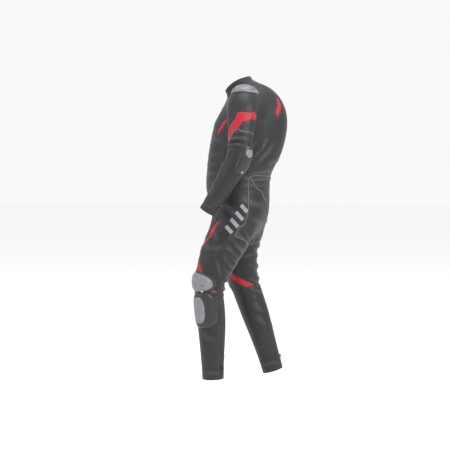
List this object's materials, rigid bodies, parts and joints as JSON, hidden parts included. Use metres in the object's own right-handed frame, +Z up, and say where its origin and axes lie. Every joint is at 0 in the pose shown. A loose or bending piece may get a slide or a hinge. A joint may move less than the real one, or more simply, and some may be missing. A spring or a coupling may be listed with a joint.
{
  "type": "motorcycle race suit",
  "caption": "One-piece leather race suit in a slow stride, an open hollow garment with stretch panels, red bands, a back hump, hard shoulder, elbow and knee armour and zips.",
  "frame": {"origin": "between the shoulders, on the suit's middle plane, where the shoulders inside it hold it up", "axes": "+Z up, the front faces -Y, the suit's own left side is +X"},
  "size_m": [0.6228, 0.4503, 1.463],
  "materials": {
    "leather": "charcoal grained cowhide, semi-matt",
    "stretch": "black ribbed stretch cloth, matt",
    "red_leather": "bright red cowhide, semi-matt",
    "armour": "black, glossy",
    "metal": "satin"
  },
  "bodies": {
    "suit": {"back": "leather", "back_flash_left": "red_leather", "back_flash_right": "red_leather", "back_yoke": "leather", "calf_left": "stretch", "calf_right": "stretch", "chest_flash_left": "red_leather", "chest_flash_right": "red_leather", "collar": "stretch", "cuff_left": "stretch", "cuff_right": "stretch", "elbow_slider_left": "armour", "elbow_slider_right": "armour", "front_left": "leather", "front_placket": "leather", "front_right": "leather", "gusset": "stretch", "knee_band_left": "red_leather", "knee_band_right": "red_leather", "knee_cup_left": "armour", "knee_cup_right": "armour", "knee_left": "leather", "knee_puck_left": "armour", "knee_puck_right": "armour", "knee_right": "leather", "seat_left": "leather", "seat_right": "leather", "shin_left": "leather", "shin_right": "leather", "shoulder_slider_left": "armour", "shoulder_slider_right": "armour", "side_left": "stretch", "side_right": "stretch", "sleeve_band_left": "red_leather", "sleeve_band_right": "red_leather", "sleeve_cap_left": "leather", "sleeve_cap_right": "leather", "sleeve_inner_left": "stretch", "sleeve_inner_right": "stretch", "sleeve_outer_left": "leather", "sleeve_outer_right": "leather", "thigh_back_left": "stretch", "thigh_back_right": "stretch", "thigh_front_left": "leather", "thigh_front_right": "leather", "thigh_side_left": "leather", "thigh_side_right": "leather", "thigh_stripe_left": "red_leather", "thigh_stripe_right": "red_leather", "waist_band": "stretch", "zip_slider_calf_left": "metal", "zip_slider_calf_right": "metal", "zip_slider_cuff_left": "metal", "zip_slider_cuff_right": "metal", "zip_slider_front": "metal"},
    "pull_front": {"zip_pull_front": "metal"},
    "pull_cuff_left": {"zip_pull_cuff_left": "metal"},
    "pull_cuff_right": {"zip_pull_cuff_right": "metal"},
    "pull_calf_left": {"zip_pull_calf_left": "metal"},
    "pull_calf_right": {"zip_pull_calf_right": "metal"}
  },
  "joints": [
    {"name": "pull_front_hinge", "type": "hinge", "parent": "suit", "child": "pull_front", "pos_m": [-0.0001, -0.10483, 0.00589], "axis": [-1, 0.0005, 0.0002], "range_deg": [0, 150]},
    {"name": "pull_cuff_left_hinge", "type": "hinge", "parent": "suit", "child": "pull_cuff_left", "pos_m": [0.27444, -0.0504, -0.46968], "axis": [0.9175, -0.3544, 0.1808], "range_deg": [0, 150]},
    {"name": "pull_cuff_right_hinge", "type": "hinge", "parent": "suit", "child": "pull_cuff_right", "pos_m": [-0.27444, -0.0504, -0.46968], "axis": [0.9175, 0.3544, -0.1808], "range_deg": [0, 150]},
    {"name": "pull_calf_left_hinge", "type": "hinge", "parent": "suit", "child": "pull_calf_left", "pos_m": [0.15068, -0.0671, -1.23377], "axis": [0.9232, -0.384, 0.0117], "range_deg": [0, 150]},
    {"name": "pull_calf_right_hinge", "type": "hinge", "parent": "suit", "child": "pull_calf_right", "pos_m": [-0.14137, 0.15726, -1.21944], "axis": [0.9277, 0.3658, 0.075], "range_deg": [0, 150]}
  ]
}
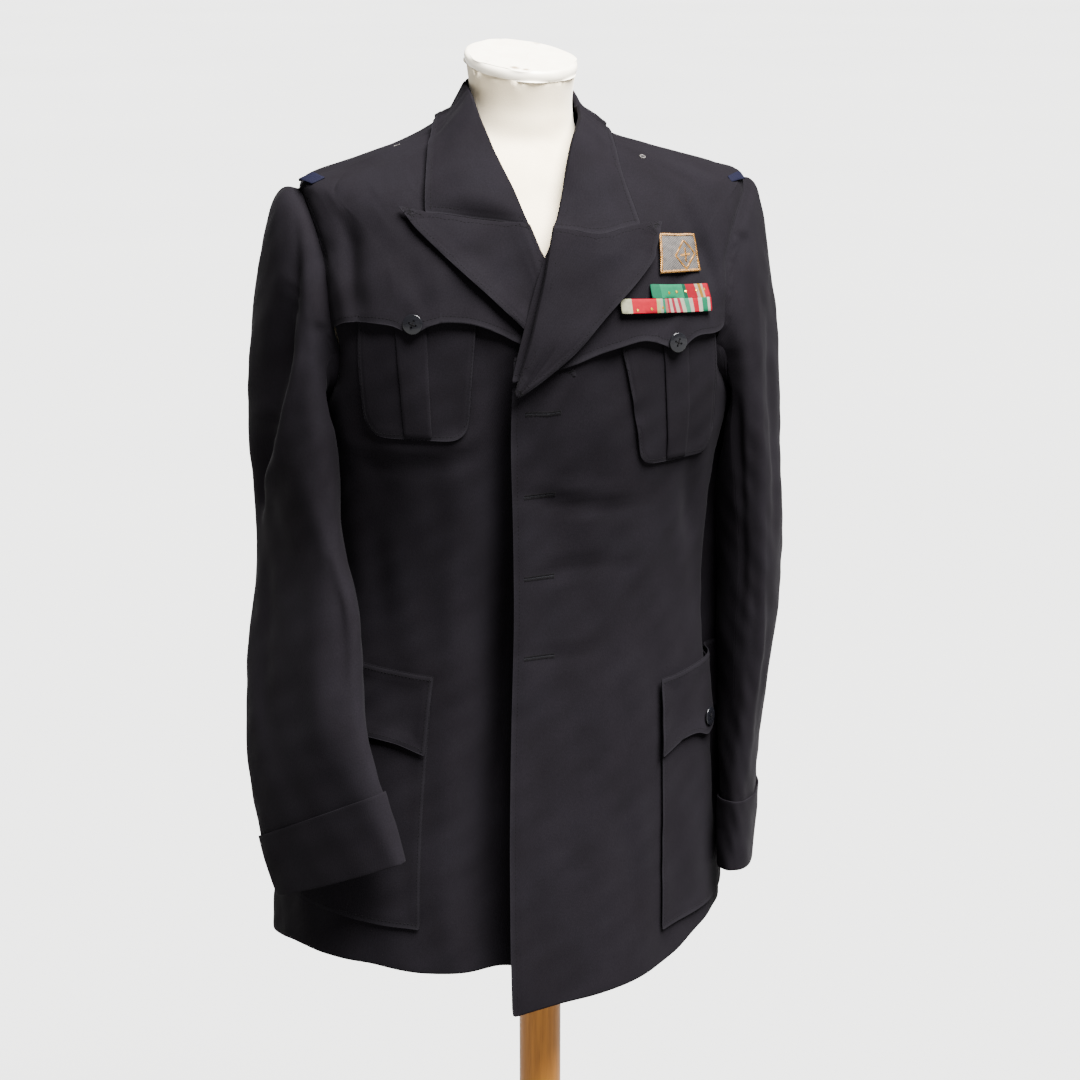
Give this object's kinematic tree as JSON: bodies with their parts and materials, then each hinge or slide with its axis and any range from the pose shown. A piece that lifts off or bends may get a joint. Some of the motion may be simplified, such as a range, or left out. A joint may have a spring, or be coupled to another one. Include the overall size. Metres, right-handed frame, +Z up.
{
  "type": "uniform jacket worn on a limbless dress form with a pole stand",
  "caption": "Single-breasted uniform jacket with peaked lapels, chest and flapped lower pockets and turned-back cuffs, on a cream dress form with a wooden pole and round base",
  "frame": {"origin": "centre of the underside of the stand's round base, on the pole's axis", "axes": "+Z up, the jacket's front faces -Y, +X is towards the wearer's left"},
  "size_m": [0.5106, 0.3477, 1.5336],
  "materials": {
    "wool": "navy-black fine worsted wool, soft and matt",
    "button": "black four-hole buttons, polished",
    "loop_ribbon": "navy grosgrain ribbon",
    "badge_thread": "silver and gold embroidery thread on backing cloth",
    "service_ribbon": "ribbed woven ribbon in red, white, green and blue stripes",
    "form_cover": "cream stretched cover, matt",
    "cap": "off-white neck cap, lightly scuffed",
    "wood": "honey-coloured varnished beech"
  },
  "bodies": {
    "root": {"front_right": "wool", "front_left": "wool", "back_right": "wool", "back_left": "wool", "yoke_right": "wool", "yoke_left": "wool", "lapel_right": "wool", "lapel_left": "wool", "collar": "wool", "sleeve_upper_right": "wool", "sleeve_under_right": "wool", "sleeve_upper_left": "wool", "sleeve_under_left": "wool", "cuff_right": "wool", "cuff_left": "wool", "chest_pocket_right": "wool", "chest_pocket_left": "wool", "chest_pleat_right": "wool", "chest_pleat_left": "wool", "lower_pocket_right": "wool", "lower_pocket_left": "wool", "lower_flap_right": "wool", "lower_flap_left": "wool", "chest_button_right": "button", "chest_button_left": "button", "lower_button_right": "button", "lower_button_left": "button", "shoulder_loop_right": "loop_ribbon", "shoulder_loop_left": "loop_ribbon", "badge": "badge_thread", "ribbons_upper": "service_ribbon", "ribbons_lower": "service_ribbon", "dress_form": "form_cover", "neck_cap": "cap", "pole": "wood", "base": "wood"}
  },
  "joints": []
}
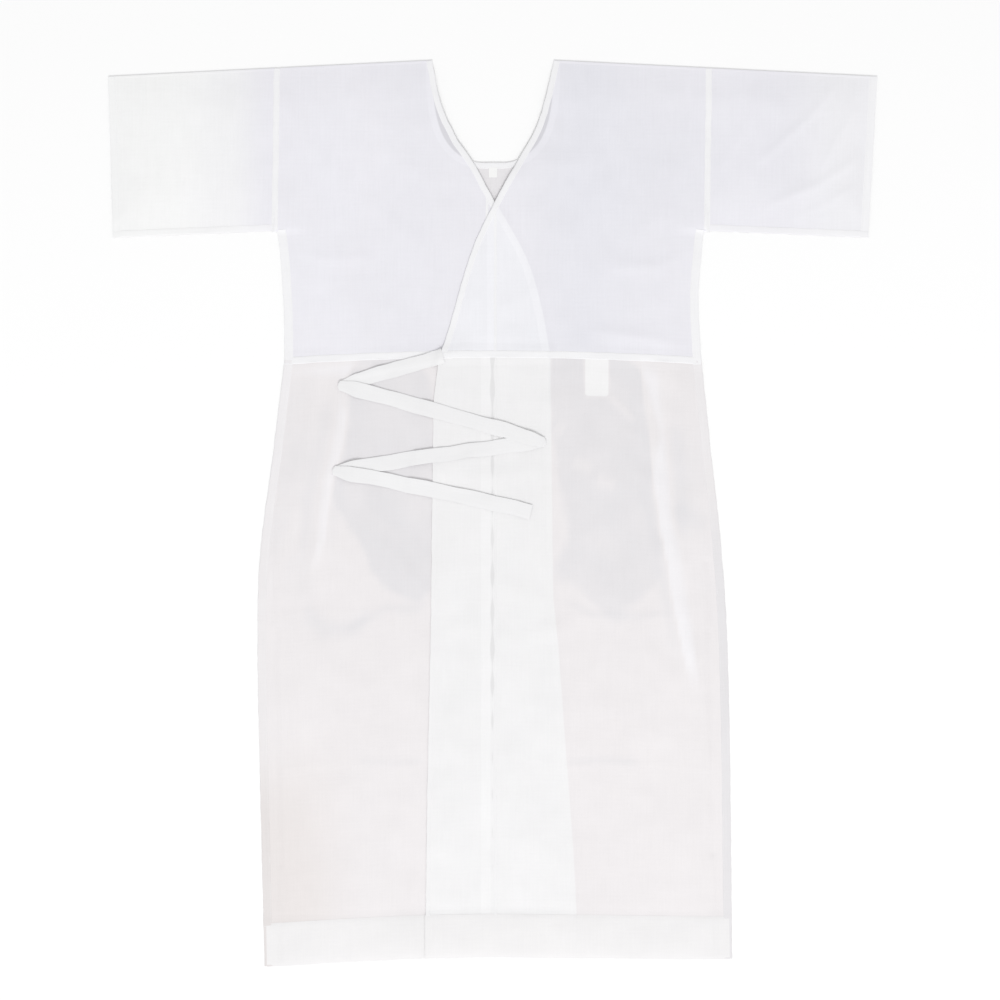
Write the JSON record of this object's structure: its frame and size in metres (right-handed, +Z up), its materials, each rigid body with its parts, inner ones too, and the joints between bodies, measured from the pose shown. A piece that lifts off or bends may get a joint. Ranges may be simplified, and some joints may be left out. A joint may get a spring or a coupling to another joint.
{
  "type": "patient gown",
  "caption": "Wrap-front hospital gown with wide short sleeves, crossed V neck, waist seam, hemmed skirt and a long cloth tie, laid flat with its front up.",
  "frame": {"origin": "middle of the outline of the gown laid flat, on the surface that it lies on", "axes": "+X to the wearer's left, +Y from the hem to the shoulders, +Z up out of the front"},
  "size_m": [1, 1.175, 0.0091],
  "materials": {
    "bodice_gauze": "matte",
    "skirt_cloth": "matte",
    "trim": "matte",
    "tie_tape": "matte",
    "label": "satin"
  },
  "bodies": {
    "gown_body": {"back_bodice": "bodice_gauze", "under_front_bodice": "bodice_gauze", "under_overlap_bodice": "bodice_gauze", "over_front_bodice_side": "bodice_gauze", "shoulder_fold_right": "bodice_gauze", "shoulder_fold_left": "bodice_gauze", "back_skirt": "skirt_cloth", "under_front_skirt": "skirt_cloth", "under_overlap_skirt": "skirt_cloth", "over_front_skirt_side": "skirt_cloth", "back_neck_binding": "trim", "back_waist_seam": "trim", "back_hem": "trim", "armhole_seam_right": "trim", "armhole_seam_left": "trim", "side_seam_bodice_right": "trim", "side_seam_bodice_left": "trim", "side_seam_skirt_right": "trim", "side_seam_skirt_left": "trim", "under_neck_binding": "trim", "under_edge_hem": "trim", "under_overlap_seam_bodice": "trim", "under_overlap_seam_skirt": "trim", "under_waist_seam": "trim", "under_hem": "trim", "over_waist_seam_side": "trim", "over_hem_side": "trim", "care_label": "label", "size_label": "label"},
    "front_flap": {"over_overlap_bodice": "bodice_gauze", "over_overlap_skirt": "skirt_cloth", "over_front_bodice_flap": "bodice_gauze", "over_front_skirt_flap": "skirt_cloth", "over_overlap_seam_bodice": "trim", "over_overlap_seam_skirt": "trim", "over_neck_binding": "trim", "over_edge_hem": "trim", "over_waist_seam_flap": "trim", "over_hem_flap": "trim", "tie_root_patch": "trim"},
    "tie": {"waist_tie": "tie_tape"},
    "sleeve_right": {"sleeve_right_back": "bodice_gauze", "sleeve_right_front": "bodice_gauze", "sleeve_right_top_fold": "bodice_gauze", "sleeve_right_underarm_seam": "trim", "sleeve_right_cuff_hem_front": "trim", "sleeve_right_cuff_hem_back": "trim"},
    "sleeve_left": {"sleeve_left_back": "bodice_gauze", "sleeve_left_front": "bodice_gauze", "sleeve_left_top_fold": "bodice_gauze", "sleeve_left_underarm_seam": "trim", "sleeve_left_cuff_hem_front": "trim", "sleeve_left_cuff_hem_back": "trim"}
  },
  "joints": [
    {"name": "front_open", "type": "hinge", "parent": "gown_body", "child": "front_flap", "pos_m": [0.089, 0.5875, 0.008], "axis": [-0.0856, 0.9963, 0], "range_deg": [0, 180]},
    {"name": "tie_swing", "type": "hinge", "parent": "front_flap", "child": "tie", "pos_m": [-0.062, 0.2045, 0.008], "axis": [0, 0, 1], "range_deg": [-10, 10]},
    {"name": "sleeve_right_fold", "type": "hinge", "parent": "gown_body", "child": "sleeve_right", "pos_m": [-0.28515, 0.47, 0.0043], "axis": [0, 1, 0], "range_deg": [0, 180]},
    {"name": "sleeve_left_fold", "type": "hinge", "parent": "gown_body", "child": "sleeve_left", "pos_m": [0.28515, 0.47, 0.0079], "axis": [0, -1, 0], "range_deg": [0, 180]}
  ]
}
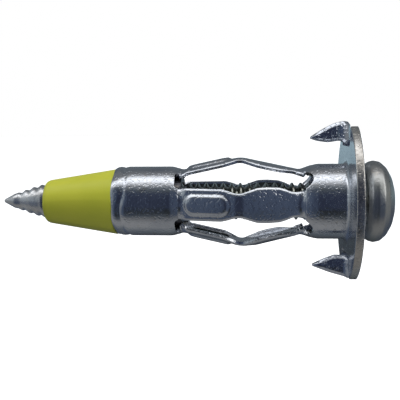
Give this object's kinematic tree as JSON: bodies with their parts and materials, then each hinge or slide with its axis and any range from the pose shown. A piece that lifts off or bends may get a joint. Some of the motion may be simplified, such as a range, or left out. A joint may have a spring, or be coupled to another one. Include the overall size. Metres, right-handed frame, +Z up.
{
  "type": "wall anchor",
  "caption": "Drive-in hollow wall anchor: pointed screw through a pronged flange and slotted steel sleeve with folding legs, a nut barrel and a plastic tip cone.",
  "frame": {"origin": "centre of the wall-side face of the flange, on the axis of the hole in the wall", "axes": "+X along the anchor's axis out of the wall towards the screw head, +Z up along the line of the two prongs"},
  "size_m": [0.0369, 0.0144, 0.0141],
  "materials": {
    "sleeve_steel": "bright zinc plate, blue passivated",
    "screw_steel": "zinc plate, slightly olive",
    "nut_steel": "plain zinc plate",
    "tip_plastic": "yellow-green moulded plastic, semi-gloss"
  },
  "bodies": {
    "flange_end": {"flange_and_collar": "sleeve_steel"},
    "screw": {"screw": "screw_steel"},
    "top_collar_half": {"top_leg_collar_half": "sleeve_steel"},
    "top_nut_half": {"top_leg_nut_half": "sleeve_steel"},
    "near_collar_half": {"near_leg_collar_half": "sleeve_steel"},
    "near_nut_half": {"near_leg_nut_half": "sleeve_steel"},
    "nut_end": {"nut_barrel": "sleeve_steel", "captive_nut": "nut_steel", "tip_cone": "tip_plastic"},
    "bottom_collar_half": {"bottom_leg_collar_half": "sleeve_steel"},
    "bottom_nut_half": {"bottom_leg_nut_half": "sleeve_steel"},
    "far_collar_half": {"far_leg_collar_half": "sleeve_steel"},
    "far_nut_half": {"far_leg_nut_half": "sleeve_steel"}
  },
  "joints": [
    {"name": "screw_spin", "type": "hinge", "parent": "flange_end", "child": "screw", "pos_m": [0, 0, 0], "axis": [-1, 0, 0], "range_deg": [0, 2880]},
    {"name": "top_collar_fold", "type": "hinge", "parent": "flange_end", "child": "top_collar_half", "pos_m": [-0.00445, 0, 0.00279], "axis": [0, 1, 0], "range_deg": [0, 56.2]},
    {"name": "top_knee_fold", "type": "hinge", "parent": "top_collar_half", "child": "top_nut_half", "pos_m": [-0.00965, 0, 0.00384], "axis": [0, 1, 0], "range_deg": [-112.4, 0]},
    {"name": "near_collar_fold", "type": "hinge", "parent": "flange_end", "child": "near_collar_half", "pos_m": [-0.00445, -0.00279, 0], "axis": [0, 0, 1], "range_deg": [0, 56.2]},
    {"name": "near_knee_fold", "type": "hinge", "parent": "near_collar_half", "child": "near_nut_half", "pos_m": [-0.00965, -0.00384, 0], "axis": [0, 0, 1], "range_deg": [-112.4, 0]},
    {"name": "near_nut_fold", "type": "hinge", "parent": "near_nut_half", "child": "nut_end", "pos_m": [-0.01485, -0.00279, 0], "axis": [0, 0, 1], "range_deg": [0, 56.2]},
    {"name": "bottom_collar_fold", "type": "hinge", "parent": "flange_end", "child": "bottom_collar_half", "pos_m": [-0.00445, 0, -0.00279], "axis": [0, -1, 0], "range_deg": [0, 56.2]},
    {"name": "bottom_knee_fold", "type": "hinge", "parent": "bottom_collar_half", "child": "bottom_nut_half", "pos_m": [-0.00965, 0, -0.00384], "axis": [0, -1, 0], "range_deg": [-112.4, 0]},
    {"name": "far_collar_fold", "type": "hinge", "parent": "flange_end", "child": "far_collar_half", "pos_m": [-0.00445, 0.00279, 0], "axis": [0, 0, -1], "range_deg": [0, 56.2]},
    {"name": "far_knee_fold", "type": "hinge", "parent": "far_collar_half", "child": "far_nut_half", "pos_m": [-0.00965, 0.00384, 0], "axis": [0, 0, -1], "range_deg": [-112.4, 0]}
  ],
  "couplings": [
    {"joint": "top_collar_fold", "follows": "screw_spin", "ratio": 0.019494},
    {"joint": "top_knee_fold", "follows": "screw_spin", "ratio": -0.038989},
    {"joint": "near_collar_fold", "follows": "screw_spin", "ratio": 0.019494},
    {"joint": "near_knee_fold", "follows": "screw_spin", "ratio": -0.038989},
    {"joint": "near_nut_fold", "follows": "screw_spin", "ratio": 0.019494},
    {"joint": "bottom_collar_fold", "follows": "screw_spin", "ratio": 0.019494},
    {"joint": "bottom_knee_fold", "follows": "screw_spin", "ratio": -0.038989},
    {"joint": "far_collar_fold", "follows": "screw_spin", "ratio": 0.019494},
    {"joint": "far_knee_fold", "follows": "screw_spin", "ratio": -0.038989}
  ]
}
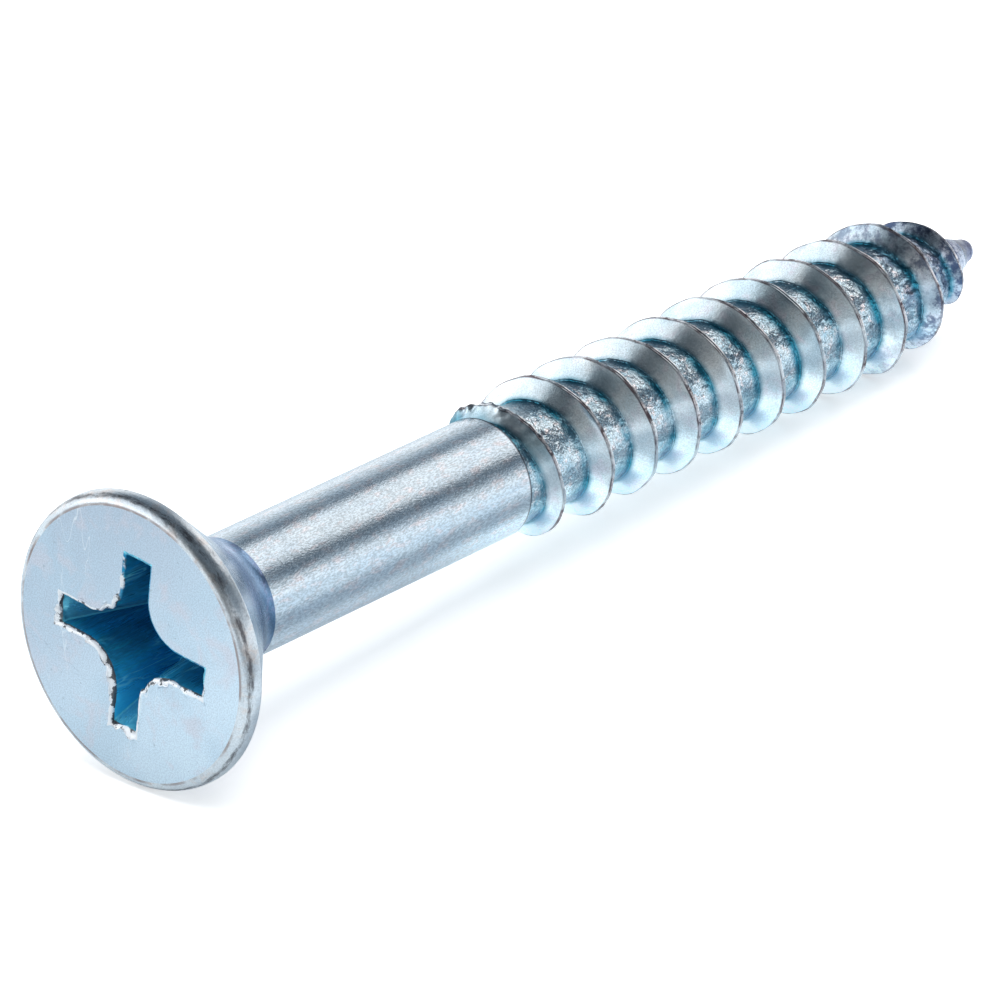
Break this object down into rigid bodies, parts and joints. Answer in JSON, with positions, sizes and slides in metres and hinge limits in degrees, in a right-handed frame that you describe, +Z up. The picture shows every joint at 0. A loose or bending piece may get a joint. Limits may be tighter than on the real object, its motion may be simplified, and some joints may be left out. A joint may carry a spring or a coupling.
{
  "type": "wood screw",
  "caption": "Countersunk wood screw with a flat head, cross recess, plain shank and a coarse right-hand thread that tapers to a blunt nub.",
  "frame": {"origin": "centre of the head's flat face, on the screw's axis, in the mouth of the recess", "axes": "+X along the axis from head to point; the screw lies on its side; +Z up; one wing of the recess points 7.5 degrees from +Z towards -Y"},
  "size_m": [0.0444, 0.0102, 0.0102],
  "materials": {
    "plated_steel": "bright zinc plating with a thin blue passivation, satin shank, galled thread root"
  },
  "bodies": {
    "root": {"screw_body": "plated_steel"}
  },
  "joints": []
}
══════
EXERCISE: Starting with the line that contains "Break this object", output every line through the end of the listing above, unchanged.

RESPONSE FOR THIS EXERCISE:
Break this object down into rigid bodies, parts and joints. Answer in JSON, with positions, sizes and slides in metres and hinge limits in degrees, in a right-handed frame that you describe, +Z up. The picture shows every joint at 0. A loose or bending piece may get a joint. Limits may be tighter than on the real object, its motion may be simplified, and some joints may be left out. A joint may carry a spring or a coupling.
{
  "type": "wood screw",
  "caption": "Countersunk wood screw with a flat head, cross recess, plain shank and a coarse right-hand thread that tapers to a blunt nub.",
  "frame": {"origin": "centre of the head's flat face, on the screw's axis, in the mouth of the recess", "axes": "+X along the axis from head to point; the screw lies on its side; +Z up; one wing of the recess points 7.5 degrees from +Z towards -Y"},
  "size_m": [0.0444, 0.0102, 0.0102],
  "materials": {
    "plated_steel": "bright zinc plating with a thin blue passivation, satin shank, galled thread root"
  },
  "bodies": {
    "root": {"screw_body": "plated_steel"}
  },
  "joints": []
}